Attorney General Bailey expressed his firm commitment to safeguarding the well-being of children, stating, “The last thing we need is for Big Tech giants to make a profit at the expense of our children’s health. We will use every legal tool at our disposal to protect children across the nation.”
The complaint is based on a wealth of evidence, including confidential proprietary materials and public sources. Former Meta employees have also provided key details that underscore the allegations. Notably, the lawsuit alleges that Meta was aware of young users, including children under 13, actively engaging with their platforms and that the company collected data from these users without obtaining parental consent. Furthermore, Meta was accused of directly targeting these young users.

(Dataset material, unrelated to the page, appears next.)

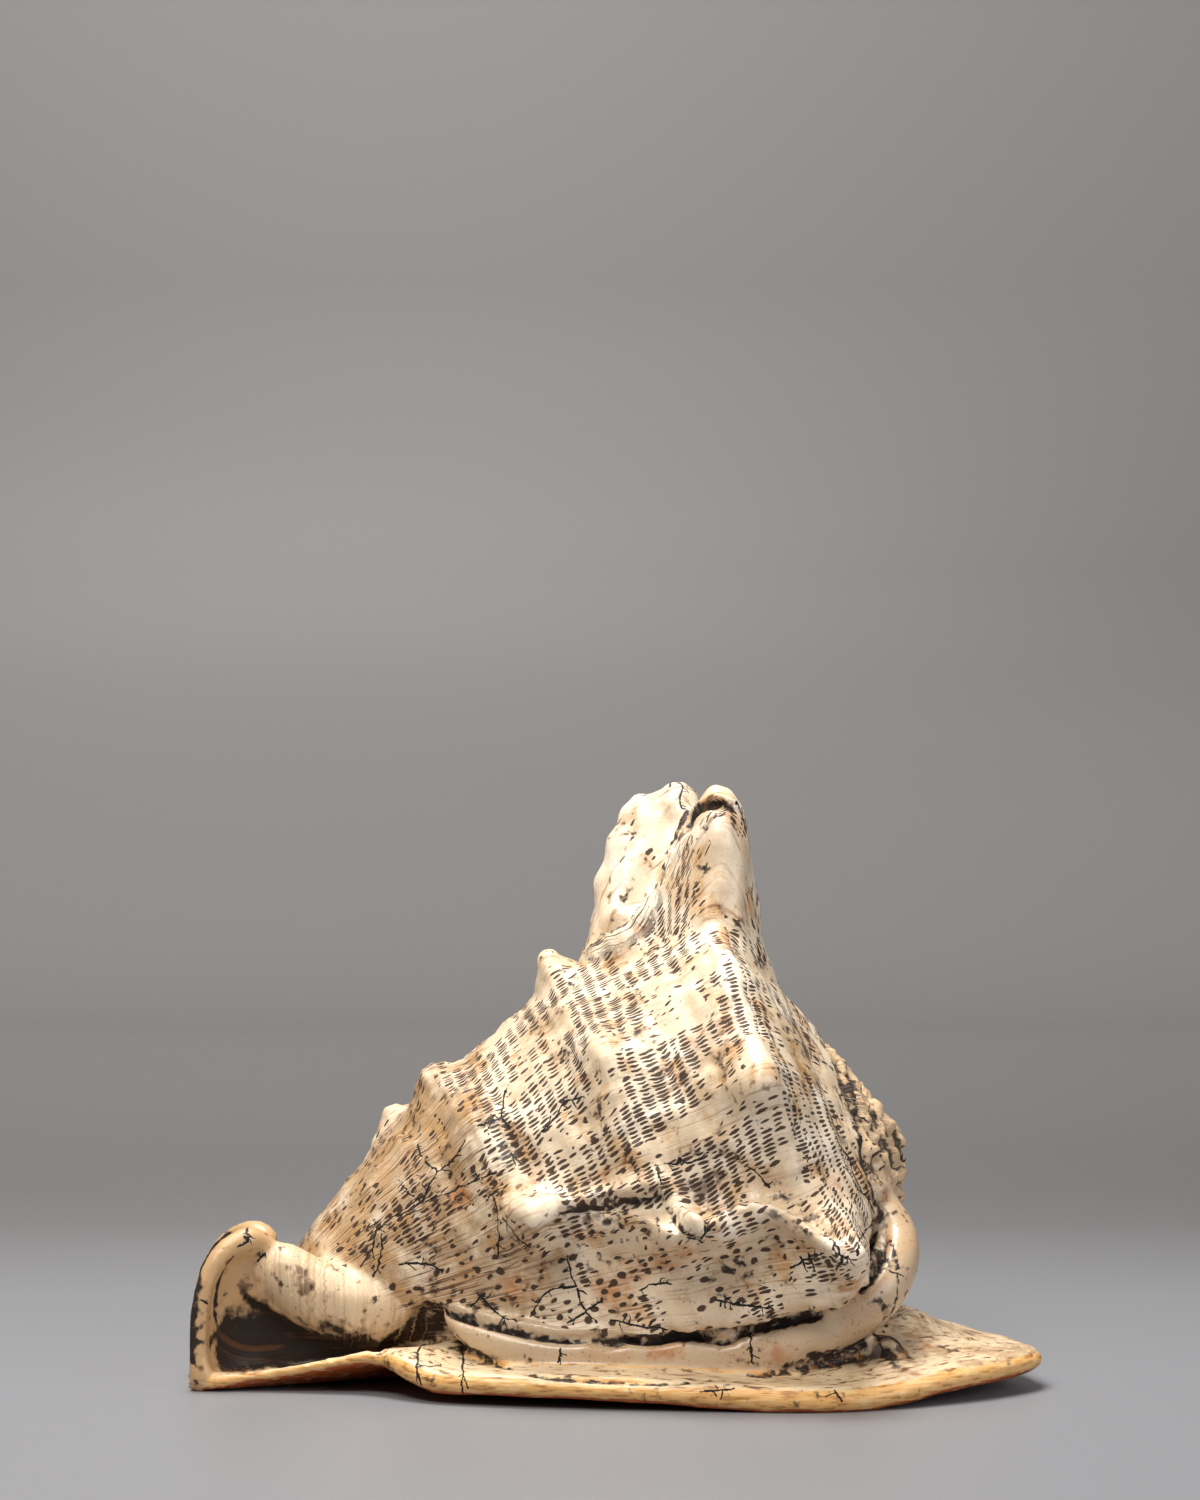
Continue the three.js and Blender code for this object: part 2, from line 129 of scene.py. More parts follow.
def outAt(place):
    # Profile radius at full size; the spire repeats the last whorl, smaller
    place = np.asarray(place, float).copy()
    scale = np.ones_like(place)
    for _ in range(3):
        small = place * scale < coil["suture"]
        scale[small] *= coil["growthPerTurn"]
    tip = place * scale < coil["suture"]
    out = onLine(profile, place * scale) / scale
    out[tip] = place[tip] * profile[0][1] / coil["suture"]
    return out


def coilPoint(turn, distance, out):
    angle = np.radians(turn)
    return (apex + np.multiply.outer(distance, toCanal) + np.multiply.outer(out * np.cos(angle), toShield)
            + np.multiply.outer(out * np.sin(angle), toCrown))


def addNode(tree, kind, links=None, **settings):
    # Adds a node, sets it, links or fills its inputs, and hands back its outputs. A kind without
    # "Node" in it is a shader node's, such as Math.
    node = tree.nodes.new(kind if "Node" in kind else "ShaderNode" + kind)
    for name, value in settings.items():
        setattr(node, name, value)
    for key, value in (links or {}).items():
        if isinstance(value, bpy.types.NodeSocket):
            tree.links.new(value, node.inputs[key])
        else:
            node.inputs[key].default_value = value
    return node.outputs


def newObject(name, points, faces):
    mesh = bpy.data.meshes.new(name)
    mesh.from_pydata([tuple(p) for p in points], [], [tuple(f) for f in faces])
    mesh.update()
    piece = bpy.data.objects.new(name, mesh)
    bpy.context.scene.collection.objects.link(piece)
    return piece


def storeFloats(piece, name, values):
    layer = piece.data.attributes.get(name) or piece.data.attributes.new(name, "FLOAT", "POINT")
    layer.data.foreach_set("value", np.asarray(values, np.float32))


def readPoints(piece):
    places = np.empty(len(piece.data.vertices) * 3)
    piece.data.vertices.foreach_get("co", places)
    return places.reshape(-1, 3)


def applyAll(piece):
    # Turns the modifiers' result into the piece's own plain mesh
    bpy.context.view_layer.update()
    graph = bpy.context.evaluated_depsgraph_get()
    made = bpy.data.meshes.new_from_object(piece.evaluated_get(graph), depsgraph=graph)
    piece.modifiers.clear()
    old = piece.data
    piece.data = made
    made.name = piece.name
    if isinstance(old, bpy.types.Mesh):
        bpy.data.meshes.remove(old)
    return piece


def remesh(piece, size):
    block = piece.modifiers.new("fuse", "REMESH")
    block.mode = "VOXEL"
    block.voxel_size = size * 0.001
    return applyAll(piece)


def cut(piece, cutter):
    saw = piece.modifiers.new("cut", "BOOLEAN")
    saw.operation = "DIFFERENCE"
    saw.solver = "MANIFOLD"
    saw.object = cutter
    applyAll(piece)
    bpy.data.objects.remove(cutter)
    return piece


def joined(name, pieces):
    points, faces, count = [], [], 0
    for piece in pieces:
        places = readPoints(piece)
        points.append(places)
        faces += [tuple(corner + count for corner in face.vertices) for face in piece.data.polygons]
        count += len(places)
    whole = newObject(name, np.vstack(points), faces)
    for piece in pieces:
        bpy.data.objects.remove(piece)
    return whole


def closedGrid(name, grid):
    # grid[row, column] of points; columns go round, and the first and last rows are single points
    rows, columns = grid.shape[:2]
    points = np.vstack([grid[0, :1], grid[1:-1].reshape(-1, 3), grid[-1:, 0]])
    last = len(points) - 1
    at = lambda row, column: 1 + (row - 1) * columns + column % columns
    faces = [(0, at(1, j + 1), at(1, j)) for j in range(columns)]
    for i in range(1, rows - 2):
        faces += [(at(i, j), at(i, j + 1), at(i + 1, j + 1), at(i + 1, j)) for j in range(columns)]
    faces += [(last, at(rows - 2, j), at(rows - 2, j + 1)) for j in range(columns)]
    piece = newObject(name, points, faces)
    turnOutwards(piece)
    return piece


def turnOutwards(piece):
    places = readPoints(piece)
    piece.data.calc_loop_triangles()
    corners = np.array([t.vertices[:] for t in piece.data.loop_triangles])
    a, b, c = places[corners[:, 0]], places[corners[:, 1]], places[corners[:, 2]]
    if np.einsum("ij,ij->i", a, np.cross(b, c)).sum() < 0:
        piece.data.flip_normals()


def treeFor(name, inputs):
    # A geometry node tree with a mesh in, a mesh out and named inputs
    tree = bpy.data.node_groups.new(name, "GeometryNodeTree")
    tree.interface.new_socket("Geometry", in_out="INPUT", socket_type="NodeSocketGeometry")
    tree.interface.new_socket("Geometry", in_out="OUTPUT", socket_type="NodeSocketGeometry")
    for label, kind, value in inputs:
        socket = tree.interface.new_socket(label, in_out="INPUT", socket_type=kind)
        if value is not None:
            socket.default_value = value
    return tree


def runTree(piece, tree, values=None):
    # Inputs are set by their identifiers before the piece is evaluated
    modifier = piece.modifiers.new(tree.name, "NODES")
    modifier.node_group = tree
    for item in tree.interface.items_tree:
        if item.in_out == "INPUT" and values and item.name in values:
            modifier[item.identifier] = values[item.name]
    return applyAll(piece)


shellMatter = bpy.data.materials.new("agedAragonite")

# Whorl: the growing tube, with horns and nodules in rows that wind with it
whorl = {
    "columnStep": 1.1,  # degrees
    "rowStep": 1.1,  # millimetres along the axis
    "oldColumns": 80,
    # turn, along, height, half-width round, to the canal, to the spire, lean along the axis, bluntness
    "knobs": [
        (-14, 33, 18, 14, 15, 11, -7, 1.7),
        (27, 40, 10, 16, 15, 11, -2, 2.2),
        (60, 40, 5, 26, 13, 11, -3, 2.0),
        (87, 41, 37.5, 17, 16, 12, -19, 3.0),
        (86, 56, 8, 9, 15, 12, -3, 2.0),
        (84, 72, 4, 9, 14, 12, 0, 2.0),
        (112, 49, 50, 16.5, 24, 17, -13, 2.9),
        (111, 70, 19, 17, 13, 12, -2, 2.8),
        (146, 47, 24, 20, 19, 14, -9, 2),
        (180, 52, 13, 20, 18, 15, -5, 2),
        (1, 74, 10, 9, 12, 11, 3, 1.3),
        (46, 82, 4, 16, 12, 12, 0, 2),
        (91, 92, 11, 10, 8, 8, 1, 1.7),
        (132, 104, 8, 14, 11, 11, 0, 1.8),
        (172, 112, 5, 15, 12, 12, 0, 1.8),
        (16, 119, 9, 10, 9, 10, 2, 2.2),
        (50, 128, 3, 14, 11, 11, 0, 2),
        (89, 140, 6, 11, 9, 9, 1, 1.8),
        (119, 159, 9, 12, 9, 9, 0, 1.8),
    ],
    # place along the axis at full size, height, half-width
    "keels": [(42, 3, 10), (92, 2.5, 9), (138, 2, 8)],
    "rowSpacing": 5.4,  # millimetres between rows of pits near the shoulder
    "rowCrowding": 3.0,
    "spireKnobs": {"perTurn": 8, "height": 2.4, "place": 13.5, "width": 2.6},
}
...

At the core of the 233-page complaint are Meta’s practices that promote addiction, depriving children of much-needed sleep and interfering with their education. The complaint states that features such as near-constant alerts and infinite scrolling were intentionally designed to addict young people, undermining their physical and mental health. Meta’s platform algorithms allegedly lead users down “rabbit holes,” keeping them glued to the platform for extended periods.
The lawsuit asserts that Meta’s deliberate use of manipulative tactics, like infinite scrolling and constant alerts, entices teens and tweens to repeatedly return to the platforms. Rather than addressing the harm caused by these features and implementing meaningful changes to mitigate the damage, Meta publicly marketed its platforms as safe for young users.
This legal action represents a significant move in the ongoing debate surrounding the influence of tech giants on children and teenagers. The lawsuit seeks to hold Meta accountable for what is perceived as a direct threat to the well-being of the youngest users of social media platforms. As the case unfolds, it may have far-reaching implications for the regulation of tech companies and the protection of young people on digital platforms.